Until far into the night the air reverberated with incessant cannonade—from the direction of Genappe and from that of Wavre—but just before dawn all was still. The stream of convoys which bore the wounded along the road to Brussels from Mont Saint Jean and Hougoumont and La Haye Sainte had momentarily ceased its endless course. The sky had that perfect serenity of a midsummer's night, starlit and azure with the honey-coloured moon sinking slowly down towards the west. Here at the edge of the wood the air had a sweet smell of wet earth and damp moss and freshly cut hay: it had all the delicious softness of a loved one's embrace.
Through the roar of distant cannonade, Bobby had slept. For a time after St. Genis left him he had watched the long straight road with dull, unseeing eyes—he had seen the first convoy, overfilled with wounded men lying huddled on heaped-up straw, and had thanked God that he was lying on this exquisitely soft carpet made of thousands of tiny green plants—moss, grass, weeds, young tendrils and growing buds and opening leaves that were delicious to the touch. He had quite forgotten that he was wounded—neither his head nor his leg nor his arm seemed to hurt him now: and he was able to think in peace of Crystal and of her happiness.

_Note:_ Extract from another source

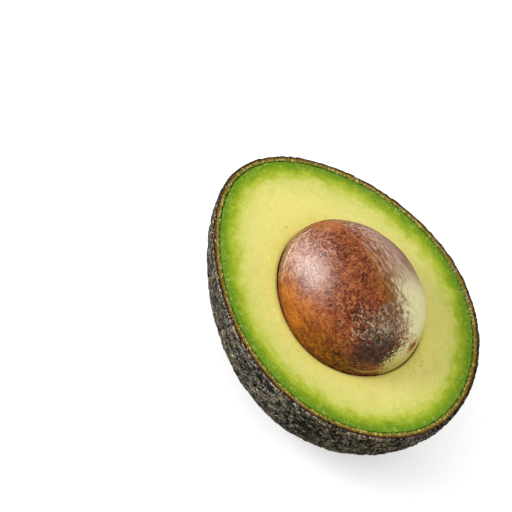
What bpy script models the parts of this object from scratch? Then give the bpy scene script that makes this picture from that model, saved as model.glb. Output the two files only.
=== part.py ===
# Half of a ripe dark-skinned avocado, cut lengthwise and lying on its back, with the
# seed still in its hollow. Three pieces: the pebbled peel, the flesh and the seed.
# Metres, +Z up. The half is shaped around the middle of its cut face, with +X towards
# the narrow stem end, and is then moved so that the origin lies under its middle.

import math

import bmesh
import bpy
from mathutils import Matrix, Vector, noise

# Outline of the cut face
length = 0.0940
width = 0.0722
back_depth = 0.0404  # from the cut face down to the back
taper = -0.0985  # slims the stem end and fills the blossom end
waist = -0.0696  # slims both ends
belly = 0.0328  # moves the widest place towards the blossom end
side_lean = -0.00136  # the outline bows to one side
neck_lean = -0.00091  # and the neck a little more than the other end

# Peel
peel_thickness = 0.0021
piece_gap = 0.0003
flat_trim = 0.0008  # taken off the back, so that the half rests on a small flat spot

# Pebbles of the skin, larger than life
pebble_pitch = 0.0053
pebble_stretch = 1.25  # they are longer along the fruit
pebble_height = 0.0012
pebble_valley = 0.6  # how wide the slope from a pebble's top to its valley is

# Stem button, just under the cut at the narrow end
button_angle = math.radians(13)  # from the tip of the narrow end, round under the cut
button_radius = 0.0037
button_proud = 0.0002
button_root = 0.0012
dimple_depth = 0.0008
dimple_radius = 0.0062
pucker_count = 11
pucker_height = 0.0003

# Seed
seed_length = 0.0474
seed_width = 0.0398
seed_taper = -0.0843
seed_offset = Vector((-0.00277, -0.00069, 0.00096))
seed_turn = math.radians(-5.1)

# Facets around the fruit and along it
skin_facets = (120, 58)
inner_facets = (48, 24)
seed_facets = (40, 22)
button_sides = 18


def half_width(angle):
    """Half-width of the outline at an angle from the stem tip, without its lean."""
    c = math.cos(angle)
    return 0.5 * width * math.sin(angle) * (1 + taper * c + waist * c**2 + belly * c**3)


def surface_point(angle, turn):
    """Point of the smooth skin. A turn of -90 degrees is the middle of the back."""
    radius = half_width(angle)
    lean = math.sin(angle) ** 2 * (side_lean + neck_lean * math.cos(angle))
    depth_ratio = back_depth / (0.5 * width)
    return Vector((
        0.5 * length * math.cos(angle),
        radius * math.cos(turn) + lean,
        radius * math.sin(turn) * depth_ratio,
    ))


def surface_normal(angle, turn, step=0.01):
    along = surface_point(angle + step, turn) - surface_point(angle - step, turn)
    around = surface_point(angle, turn + step) - surface_point(angle, turn - step)
    return along.cross(around).normalized()


def seed_point(angle, turn):
    """Point of the seed about its own middle, which is slimmer at the stem end."""
    radius = 0.5 * seed_width * math.sin(angle) * (1 + seed_taper * math.cos(angle))
    return Vector((
        0.5 * seed_length * math.cos(angle),
        radius * math.cos(turn),
        radius * math.sin(turn),
    ))


button_pole = Vector((math.cos(button_angle), 0, -math.sin(button_angle)))
button_centre = surface_point(button_angle, math.radians(-90))
button_axis = surface_normal(button_angle, math.radians(-90))
button_frame = button_axis.to_track_quat("Z", "Y").to_matrix()
seed_pole = Vector((1, 0, 0))


def smooth_step(value):
    value = min(max(value, 0.0), 1.0)
    return value * value * (3 - 2 * value)


def pebble_relief(point):
    """Height of the pebbles: a rounded top on each cell and a valley between cells."""
    cell = Vector((point.x / pebble_stretch, point.y, point.z)) / pebble_pitch
    distances = noise.voronoi(cell)[0]
    top = smooth_step((distances[1] - distances[0]) / pebble_valley)
    roll = noise.noise(point / (2.5 * pebble_pitch))
    return pebble_height * (top - 0.5 + 0.3 * roll)


def skin_relief(point):
    """Pebbles all over, and a puckered dimple round the stem button."""
    local = button_frame.transposed() @ (point - button_centre)
    distance = math.hypot(local.x, local.y)
    near = math.exp(-((distance / dimple_radius) ** 2)) if local.z > -0.5 * width else 0.0
    heading = math.atan2(local.y, local.x)
    ring = smooth_step(distance / button_radius - 0.6) * near
    puckers = pucker_height * math.cos(pucker_count * heading) * ring
    return pebble_relief(point) * (1 - near) - dimple_depth * near + puckers


def ball(name, facets, pole, place):
    """A closed round body, each point placed by its angle from +X and its turn about X.

    A facet ring starts at the pole and none of its points falls in the cut plane.
    """
    mesh = bpy.data.meshes.new(name)
    bm = bmesh.new()
    half_facet = Matrix.Rotation(math.pi / facets[0], 4, "Z")
    lay_down = pole.to_track_quat("Z", "Y").to_matrix().to_4x4() @ half_facet
    bmesh.ops.create_uvsphere(
        bm, u_segments=facets[0], v_segments=facets[1], radius=1.0, matrix=lay_down
    )
    for vertex in bm.verts:
        angle = math.acos(min(max(vertex.co.x, -1.0), 1.0))
        turn = math.atan2(vertex.co.z, vertex.co.y)
        vertex.co = place(angle, turn)
    bmesh.ops.triangulate(bm, faces=bm.faces)
    bm.to_mesh(mesh)
    bm.free()
    mesh.shade_smooth()
    return bpy.data.objects.new(name, mesh)


def skin_place(angle, turn):
    point = surface_point(angle, turn)
    if math.sin(angle) < 1e-6:
        normal = Vector((math.copysign(1.0, point.x), 0, 0))
    else:
        normal = surface_normal(angle, turn)
    return point + normal * skin_relief(point)


def inset_place(inset):
    """The smooth skin moved inwards by inset."""

    def place(angle, turn):
        point = surface_point(angle, turn)
        if math.sin(angle) < 1e-6:
            return point - Vector((math.copysign(inset, point.x), 0, 0))
        return point - surface_normal(angle, turn) * inset

    return place


def seed_place(grow):
    """The seed's surface, moved outwards by grow."""

    def place(angle, turn):
        scale = 1 + 2 * grow / seed_width
        return seed_point(angle, turn) * scale

    return place


def box(name, size, centre):
    mesh = bpy.data.meshes.new(name)
    bm = bmesh.new()
    matrix = Matrix.Translation(centre) @ Matrix.Diagonal((*size, 1.0))
    bmesh.ops.create_cube(bm, size=1.0, matrix=matrix)
    bm.to_mesh(mesh)
    bm.free()
    return bpy.data.objects.new(name, mesh)


def disc(name, radius, low, high):
    """A short round stub along Z, with its upper edge narrowed."""
    mesh = bpy.data.meshes.new(name)
    bm = bmesh.new()
    bmesh.ops.create_cone(
        bm, cap_ends=True, segments=button_sides, radius1=radius, radius2=radius * 0.88, depth=high - low,
        matrix=Matrix.Translation((0, 0, 0.5 * (low + high))),
    )
    bm.to_mesh(mesh)
    bm.free()
    return bpy.data.objects.new(name, mesh)


def material(name, color, roughness):
    mat = bpy.data.materials.new(name)
    mat.use_nodes = True
    shader = mat.node_tree.nodes["Principled BSDF"]
    shader.inputs["Base Color"].default_value = (*color, 1.0)
    shader.inputs["Roughness"].default_value = roughness
    shader.inputs["Metallic"].default_value = 0.0
    mat.diffuse_color = (*color, 1.0)
    return mat


def boolean(piece, operation, other):
    modifier = piece.modifiers.new(f"{operation.lower()}_{other.name}", "BOOLEAN")
    modifier.operation = operation
    modifier.solver = "EXACT"
    modifier.object = other


def add_cutter(cutters, cutter):
    cutters.objects.link(cutter)
    cutter.hide_render = True
    cutter.display_type = "WIRE"
    return cutter


def place_seed(piece):
    piece.location = seed_offset
    piece.rotation_euler = (0, 0, seed_turn)


def make_cutters(cutters):
    above = box("above_cut", (2 * length, 2 * width, length), (0, 0, 0.5 * length))
    rest_height = -back_depth + flat_trim
    below = box("below_rest", (length, width, 0.02), (0, 0, rest_height - 0.01))
    inside = ball("peel_inside", inner_facets, button_pole, inset_place(peel_thickness - 0.5 * piece_gap))
    hollow = ball("seed_hollow", seed_facets, seed_pole, seed_place(piece_gap))
    place_seed(hollow)
    stub = disc("stem_button", button_radius, -button_root, button_proud)
    stub.location = button_centre
    stub.rotation_euler = button_frame.to_euler()
    return [add_cutter(cutters, piece) for piece in (above, below, inside, hollow, stub)]


def make_peel(above, below, inside, stub):
    peel = ball("peel", skin_facets, button_pole, skin_place)
    peel.data.materials.append(material("peel", (0.052, 0.046, 0.034), 0.5))
    boolean(peel, "UNION", stub)
    boolean(peel, "DIFFERENCE", inside)
    boolean(peel, "DIFFERENCE", above)
    boolean(peel, "DIFFERENCE", below)
    return peel


def make_flesh(above, hollow):
    flesh = ball("flesh", inner_facets, button_pole, inset_place(peel_thickness + 0.5 * piece_gap))
    flesh.data.materials.append(material("flesh", (0.62, 0.62, 0.18), 0.45))
    boolean(flesh, "DIFFERENCE", above)
    boolean(flesh, "DIFFERENCE", hollow)
    return flesh


def make_seed():
    seed = ball("seed", seed_facets, seed_pole, seed_place(0.0))
    seed.data.materials.append(material("seed", (0.24, 0.085, 0.028), 0.38))
    place_seed(seed)
    return seed


def lowest_and_highest(pieces):
    bpy.context.view_layer.update()
    depsgraph = bpy.context.evaluated_depsgraph_get()
    points = []
    for piece in pieces:
        shape = piece.evaluated_get(depsgraph)
        points += [shape.matrix_world @ vertex.co for vertex in shape.data.vertices]
    low = Vector([min(point[i] for point in points) for i in range(3)])
    high = Vector([max(point[i] for point in points) for i in range(3)])
    return low, high


def main():
    for old in list(bpy.data.objects):
        bpy.data.objects.remove(old, do_unlink=True)
    avocado = bpy.data.collections.new("avocado_half")
    cutters = bpy.data.collections.new("cutters")
    for collection in (avocado, cutters):
        bpy.context.scene.collection.children.link(collection)
    above, below, inside, hollow, stub = make_cutters(cutters)
    pieces = [make_peel(above, below, inside, stub), make_flesh(above, hollow), make_seed()]
    for piece in pieces:
        avocado.objects.link(piece)
    low, high = lowest_and_highest(pieces)
    offset = Vector((-0.5 * (low.x + high.x), -0.5 * (low.y + high.y), -low.z))
    for piece in [*pieces, above, below, inside, hollow, stub]:
        piece.location += offset


main()
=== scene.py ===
import math

import bpy
import numpy as np
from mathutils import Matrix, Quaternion, Vector, noise


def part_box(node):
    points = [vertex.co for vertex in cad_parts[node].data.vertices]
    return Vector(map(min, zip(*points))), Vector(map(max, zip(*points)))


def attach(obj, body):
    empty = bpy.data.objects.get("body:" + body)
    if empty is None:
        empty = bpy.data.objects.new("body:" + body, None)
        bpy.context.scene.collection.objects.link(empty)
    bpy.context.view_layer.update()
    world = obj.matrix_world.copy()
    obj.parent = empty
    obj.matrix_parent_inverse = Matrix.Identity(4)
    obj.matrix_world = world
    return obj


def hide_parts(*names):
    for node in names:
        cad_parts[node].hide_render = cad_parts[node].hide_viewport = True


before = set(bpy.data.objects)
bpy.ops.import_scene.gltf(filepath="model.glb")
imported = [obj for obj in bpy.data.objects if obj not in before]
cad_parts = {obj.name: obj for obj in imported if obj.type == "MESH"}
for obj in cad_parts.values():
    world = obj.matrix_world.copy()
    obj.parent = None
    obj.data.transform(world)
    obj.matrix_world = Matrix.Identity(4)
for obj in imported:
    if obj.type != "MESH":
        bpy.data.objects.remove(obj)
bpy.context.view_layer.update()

# Half an avocado, cut lengthwise, lying on its back with the seed in place.
# Each piece is shaped round the middle of the cut face, with +X to the stem end,
# and is moved at the end to where the CAD has its cut face.

mm = 0.001
noise.seed_set(7)  # the same pebbles and wrinkles in each run

fruit = {
    "length": 94.0 * mm,
    "width": 72.2 * mm,
    "depth": 40.4 * mm,        # from the cut face down to the back
    "taper": -0.0985,          # slims the stem end
    "waist": -0.0696,          # slims both ends
    "belly": 0.0328,           # brings the widest place nearer the blossom end
    "sideLean": -1.36 * mm,    # the outline bows to one side
    "neckLean": -0.91 * mm,
    "peelThickness": 2.1 * mm,
    "flatTrim": 0.8 * mm,      # the small flat spot that it rests on
}

underLight = 0.74  # how much of its colour in the studio light a surface has by itself


def toLinear(color):
    # an sRGB colour as it looks in the studio light, 0 to 255, as Blender wants it
    parts = [value / 255 for value in color]
    return tuple(underLight * (v / 12.92 if v < 0.04045 else ((v + 0.055) / 1.055) ** 2.4) for v in parts)


def smoothStep(low, high, value):
    t = np.clip((value - low) / (high - low), 0, 1)
    return t * t * (3 - 2 * t)


# the shape of the fruit, from unit directions

def skinPoints(direction):
    c = direction[:, 0]
    swell = 1 + fruit["taper"] * c + fruit["waist"] * c**2 + fruit["belly"] * c**3
    lean = (1 - c**2) * (fruit["sideLean"] + fruit["neckLean"] * c)
    return np.stack([
        fruit["length"] / 2 * c,
        fruit["width"] / 2 * direction[:, 1] * swell + lean,
        fruit["depth"] * direction[:, 2] * swell,
    ], 1)


def skinNormals(direction):
    c, y, z = direction.T
    swell = 1 + fruit["taper"] * c + fruit["waist"] * c**2 + fruit["belly"] * c**3
    slope = fruit["taper"] + 2 * fruit["waist"] * c + 3 * fruit["belly"] * c**2
    leanSlope = -2 * c * (fruit["sideLean"] + fruit["neckLean"] * c) + (1 - c**2) * fruit["neckLean"]
    ny = y / (fruit["width"] / 2 * swell)
    nz = z / (fruit["depth"] * swell)
    along = (fruit["width"] / 2 * y * slope + leanSlope) * ny + fruit["depth"] * z * slope * nz
    nx = (c - along) / (fruit["length"] / 2)
    normal = np.stack([nx, ny, nz], 1)
    return normal / np.linalg.norm(normal, axis=1, keepdims=True)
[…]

St. Genis would have come to her by then: she would be happy to see him safe and well, and perhaps—in the midst of her joy—she would think of the friend who so gladly offered up his life for her.
When the air around was no longer shaken by constant repercussion, Bobby fell asleep. It was not yet dawn, even though far away in the east there was a luminous veil that made the sky look like living silver. Behind him among the trees there was a moving and a fluttering—the birds were no longer asleep—they had not begun to sing but they were shaking out their feathers and opening tiny, round eyes in farewell to departing night.
That gentle fluttering was a sweet lullaby, and Bobby slept and dreamed—he dreamed that the fluttering became louder and louder, and that, instead of birds, it was a group of angels that shook their wings and stood around him as he slept.
One of the angels came nearer and laid a hand upon his head—and Bobby dreamed that the angel spoke and the words that it said filled Bobby's heart with unearthly happiness.
"My love! my love!" the angel said, "will you try and live for my sake?"
And Bobby would not open his eyes, for fear the angel should go away. And though he knew exactly where he was, and could feel the soft carpet of leaves, and smell the sweet moisture in the air, he knew that he must still be dreaming, for angels are not of this earth.
Then a strong kind hand touched his wrist, and felt the beating of his heart, and a rough, pleasant voice said in English: "He is exhausted and very weak, but the fever is not high: he will soon be all right." And to add to the wonderful strangeness of his dream, the angel's voice near him murmured: "Thank God! thank God!"
Why should an angel thank God that he—Bobby Clyffurde—was not likely to die?